Charge rollers have also been used to circumvent the ozone problem while maintaining uniform charging. A charge roller operates by relatively uniform micro breakdowns along its length, reducing the need for excess input current and the accompanying ozone emission. However, because the charge rollers are not sufficiently fast and robust for high-speed electrophotographic applications, charge rollers are limited to low-speed electrophotographic applications.
Some corona chargers do create uniform charging without increased ozone production and can be considered for high-speed electrophotographic applications. These chargers are comb-like devices, such as saw-tooth or pin-electrode charging devices, that place a plurality of uniformly spaced sharp points along the length. Each of these sharp points increases the likelihood of corona breakdown, so that the entire device can experience uniform breakdown at a relatively low current, in contrast to the wire-type negative-charging devices. With reduced input current, the amount of undesirable ozone generated can be significantly reduced to about one-tenth of that generated by wire-type charging devices.

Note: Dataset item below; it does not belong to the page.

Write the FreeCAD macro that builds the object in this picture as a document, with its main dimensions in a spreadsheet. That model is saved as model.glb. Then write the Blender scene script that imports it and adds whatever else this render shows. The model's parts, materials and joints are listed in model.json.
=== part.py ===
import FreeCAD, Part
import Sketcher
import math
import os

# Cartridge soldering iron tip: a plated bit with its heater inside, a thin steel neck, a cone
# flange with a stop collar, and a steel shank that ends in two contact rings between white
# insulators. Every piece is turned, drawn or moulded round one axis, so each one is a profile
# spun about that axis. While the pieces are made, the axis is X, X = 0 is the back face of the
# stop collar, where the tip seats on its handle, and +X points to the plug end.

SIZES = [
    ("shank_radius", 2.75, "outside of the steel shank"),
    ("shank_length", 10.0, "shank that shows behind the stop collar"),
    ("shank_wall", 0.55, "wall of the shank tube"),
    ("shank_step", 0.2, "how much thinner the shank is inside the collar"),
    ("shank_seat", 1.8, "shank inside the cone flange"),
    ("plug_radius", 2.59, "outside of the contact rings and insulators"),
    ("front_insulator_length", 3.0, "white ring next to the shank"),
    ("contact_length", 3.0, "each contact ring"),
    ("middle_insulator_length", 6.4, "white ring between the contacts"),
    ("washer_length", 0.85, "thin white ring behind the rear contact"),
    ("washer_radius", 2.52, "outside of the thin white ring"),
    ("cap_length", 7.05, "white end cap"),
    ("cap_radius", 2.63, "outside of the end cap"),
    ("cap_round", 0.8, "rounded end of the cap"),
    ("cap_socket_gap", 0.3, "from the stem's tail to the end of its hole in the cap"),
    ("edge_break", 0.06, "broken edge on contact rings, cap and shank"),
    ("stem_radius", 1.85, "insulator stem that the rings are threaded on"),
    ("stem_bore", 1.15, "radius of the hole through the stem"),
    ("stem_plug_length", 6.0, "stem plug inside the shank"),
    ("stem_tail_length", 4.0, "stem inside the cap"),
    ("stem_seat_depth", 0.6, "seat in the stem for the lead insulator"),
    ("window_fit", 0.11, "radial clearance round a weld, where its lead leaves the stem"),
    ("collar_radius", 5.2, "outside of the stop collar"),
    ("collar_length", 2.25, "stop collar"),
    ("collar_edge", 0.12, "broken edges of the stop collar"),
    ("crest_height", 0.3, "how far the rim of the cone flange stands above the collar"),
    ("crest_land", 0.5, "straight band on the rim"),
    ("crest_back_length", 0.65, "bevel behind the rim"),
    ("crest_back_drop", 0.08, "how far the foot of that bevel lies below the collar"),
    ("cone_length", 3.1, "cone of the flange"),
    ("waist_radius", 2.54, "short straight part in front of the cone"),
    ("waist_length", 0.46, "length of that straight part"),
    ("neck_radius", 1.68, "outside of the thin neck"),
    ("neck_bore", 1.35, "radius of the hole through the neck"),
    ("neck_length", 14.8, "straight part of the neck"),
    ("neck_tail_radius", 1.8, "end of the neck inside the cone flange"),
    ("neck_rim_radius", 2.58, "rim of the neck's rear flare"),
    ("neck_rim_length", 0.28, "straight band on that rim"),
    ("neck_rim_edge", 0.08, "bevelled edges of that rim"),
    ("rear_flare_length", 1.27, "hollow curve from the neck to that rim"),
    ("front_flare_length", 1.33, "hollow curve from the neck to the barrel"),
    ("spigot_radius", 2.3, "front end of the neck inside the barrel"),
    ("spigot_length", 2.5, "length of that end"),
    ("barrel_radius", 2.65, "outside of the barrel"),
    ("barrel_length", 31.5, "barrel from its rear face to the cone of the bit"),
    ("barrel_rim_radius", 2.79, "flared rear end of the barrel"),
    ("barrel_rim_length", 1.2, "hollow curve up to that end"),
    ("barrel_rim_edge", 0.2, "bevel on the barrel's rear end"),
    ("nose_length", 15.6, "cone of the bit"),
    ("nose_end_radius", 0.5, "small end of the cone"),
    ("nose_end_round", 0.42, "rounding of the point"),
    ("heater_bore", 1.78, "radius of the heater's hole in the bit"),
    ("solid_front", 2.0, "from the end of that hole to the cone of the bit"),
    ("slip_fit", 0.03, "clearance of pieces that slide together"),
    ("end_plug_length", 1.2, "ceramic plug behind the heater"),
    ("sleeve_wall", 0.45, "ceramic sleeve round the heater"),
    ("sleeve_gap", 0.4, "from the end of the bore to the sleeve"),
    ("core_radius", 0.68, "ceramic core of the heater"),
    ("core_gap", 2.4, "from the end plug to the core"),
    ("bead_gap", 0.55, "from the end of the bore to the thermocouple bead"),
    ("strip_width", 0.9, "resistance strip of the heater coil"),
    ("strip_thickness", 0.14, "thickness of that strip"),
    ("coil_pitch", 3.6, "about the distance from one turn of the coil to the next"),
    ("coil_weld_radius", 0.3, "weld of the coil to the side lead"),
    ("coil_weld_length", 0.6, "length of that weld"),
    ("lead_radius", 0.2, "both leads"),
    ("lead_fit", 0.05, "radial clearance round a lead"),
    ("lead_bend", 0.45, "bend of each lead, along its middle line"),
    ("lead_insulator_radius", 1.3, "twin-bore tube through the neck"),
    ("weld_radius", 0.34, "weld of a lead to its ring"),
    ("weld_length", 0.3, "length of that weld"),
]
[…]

However, unlike wire-type charging devices, comb-like charging devices are bulky and rigid, and cannot easily be wound into a spool or a bobbin to be pulled out whenever they wear out, as is done for the spooled-wired corona charging devices. Accordingly, increased maintenance effort may be required when operating with comb-like charging devices.
A corona cartridge extends the lives of comb-like charging devices within high-speed electrophotographic applications without active intervention by automatically advancing a new saw-tooth charging device when an old charging device wears out. The corona cartridge may include a comb-like corona charging device, such as a saw-tooth or pin-electrode corona charging device, positioned in a shield case and electronically connected to operate with a photoreceptor for copying or printing, and one or more excess corona charging devices stored in the corona cartridge. The stored excess corona charging devices have the same functionality as the electronically connected corona charging device, and may be advanced automatically to replace the electronically connected corona charging device when the charging device wears out.

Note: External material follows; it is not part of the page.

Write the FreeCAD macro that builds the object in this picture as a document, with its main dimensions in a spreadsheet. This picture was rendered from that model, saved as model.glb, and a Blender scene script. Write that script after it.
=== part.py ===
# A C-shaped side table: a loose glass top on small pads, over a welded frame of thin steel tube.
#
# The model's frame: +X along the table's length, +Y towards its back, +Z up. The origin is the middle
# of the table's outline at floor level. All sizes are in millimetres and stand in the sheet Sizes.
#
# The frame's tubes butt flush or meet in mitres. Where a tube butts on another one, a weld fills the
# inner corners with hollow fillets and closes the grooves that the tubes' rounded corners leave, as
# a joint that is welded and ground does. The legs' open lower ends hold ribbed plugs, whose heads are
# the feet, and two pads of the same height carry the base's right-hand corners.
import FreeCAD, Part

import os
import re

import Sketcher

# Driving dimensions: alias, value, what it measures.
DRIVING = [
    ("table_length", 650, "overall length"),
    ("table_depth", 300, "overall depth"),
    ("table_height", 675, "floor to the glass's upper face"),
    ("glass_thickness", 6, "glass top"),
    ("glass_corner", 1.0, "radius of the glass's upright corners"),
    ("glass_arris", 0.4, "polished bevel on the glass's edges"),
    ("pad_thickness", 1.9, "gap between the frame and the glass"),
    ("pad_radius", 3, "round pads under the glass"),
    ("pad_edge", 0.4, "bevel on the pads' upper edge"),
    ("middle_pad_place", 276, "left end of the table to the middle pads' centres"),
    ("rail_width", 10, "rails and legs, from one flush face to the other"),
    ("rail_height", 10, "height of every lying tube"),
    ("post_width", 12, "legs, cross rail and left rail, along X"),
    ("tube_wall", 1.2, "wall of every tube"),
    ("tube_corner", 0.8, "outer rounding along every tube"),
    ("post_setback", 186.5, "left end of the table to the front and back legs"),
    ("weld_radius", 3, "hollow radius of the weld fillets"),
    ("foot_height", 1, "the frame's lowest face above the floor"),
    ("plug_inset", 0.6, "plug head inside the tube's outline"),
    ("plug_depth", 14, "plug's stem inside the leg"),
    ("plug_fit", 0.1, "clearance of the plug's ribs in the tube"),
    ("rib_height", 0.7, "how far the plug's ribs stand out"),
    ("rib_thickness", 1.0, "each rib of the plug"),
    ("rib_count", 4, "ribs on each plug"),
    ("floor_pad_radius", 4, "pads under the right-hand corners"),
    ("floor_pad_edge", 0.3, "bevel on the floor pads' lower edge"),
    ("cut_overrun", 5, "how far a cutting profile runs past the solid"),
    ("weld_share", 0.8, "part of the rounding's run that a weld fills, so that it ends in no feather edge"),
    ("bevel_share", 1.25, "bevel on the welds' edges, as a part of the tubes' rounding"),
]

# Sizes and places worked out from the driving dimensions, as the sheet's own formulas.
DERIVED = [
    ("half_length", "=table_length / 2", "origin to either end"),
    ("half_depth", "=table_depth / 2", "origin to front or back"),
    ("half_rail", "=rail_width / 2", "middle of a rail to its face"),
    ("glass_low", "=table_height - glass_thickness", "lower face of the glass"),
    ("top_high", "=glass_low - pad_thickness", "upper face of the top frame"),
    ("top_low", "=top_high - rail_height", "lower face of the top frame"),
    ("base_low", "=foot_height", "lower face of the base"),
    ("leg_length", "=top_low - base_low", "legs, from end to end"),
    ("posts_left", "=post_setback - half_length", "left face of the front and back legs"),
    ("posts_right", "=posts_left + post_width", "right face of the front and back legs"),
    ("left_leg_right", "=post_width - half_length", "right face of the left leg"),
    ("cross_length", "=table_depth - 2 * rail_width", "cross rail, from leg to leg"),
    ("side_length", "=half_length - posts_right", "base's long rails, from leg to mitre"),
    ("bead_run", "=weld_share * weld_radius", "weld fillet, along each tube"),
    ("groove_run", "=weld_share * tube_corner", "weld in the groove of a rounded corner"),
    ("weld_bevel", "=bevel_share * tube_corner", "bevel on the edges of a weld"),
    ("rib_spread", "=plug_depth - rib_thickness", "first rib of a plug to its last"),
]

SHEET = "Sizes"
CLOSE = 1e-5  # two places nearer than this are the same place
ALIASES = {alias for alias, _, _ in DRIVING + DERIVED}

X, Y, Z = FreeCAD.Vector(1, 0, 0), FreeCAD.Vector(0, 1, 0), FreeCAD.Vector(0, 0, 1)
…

In one embodiment, the one or more excess comb-like corona charging devices may be stored on a shaft positioned above the shield case and capable of being lifted an rotated for replacement. In another embodiment, the one or more excess comb-like corona charging devices may be stored in a dispenser that is positioned above the shield case. In yet another embodiment, the number of excess corona charging devices (including the electronically connected corona charging device) may be tailored to last as long as the photoreceptor typically used in the high-speed electrophotographic applications, which may run many months even in high-use operations. Accordingly, by matching total lives of the excess corona charging devices (including the electronically connected corona charging device) to that of the photoreceptor, the high-speed electrophotographic applications may need to be serviced only when the photoreceptor wears out, thus significantly reducing the maintenance frequency without the side effect of increased ozone production, as in the case of wire-type corona charging devices.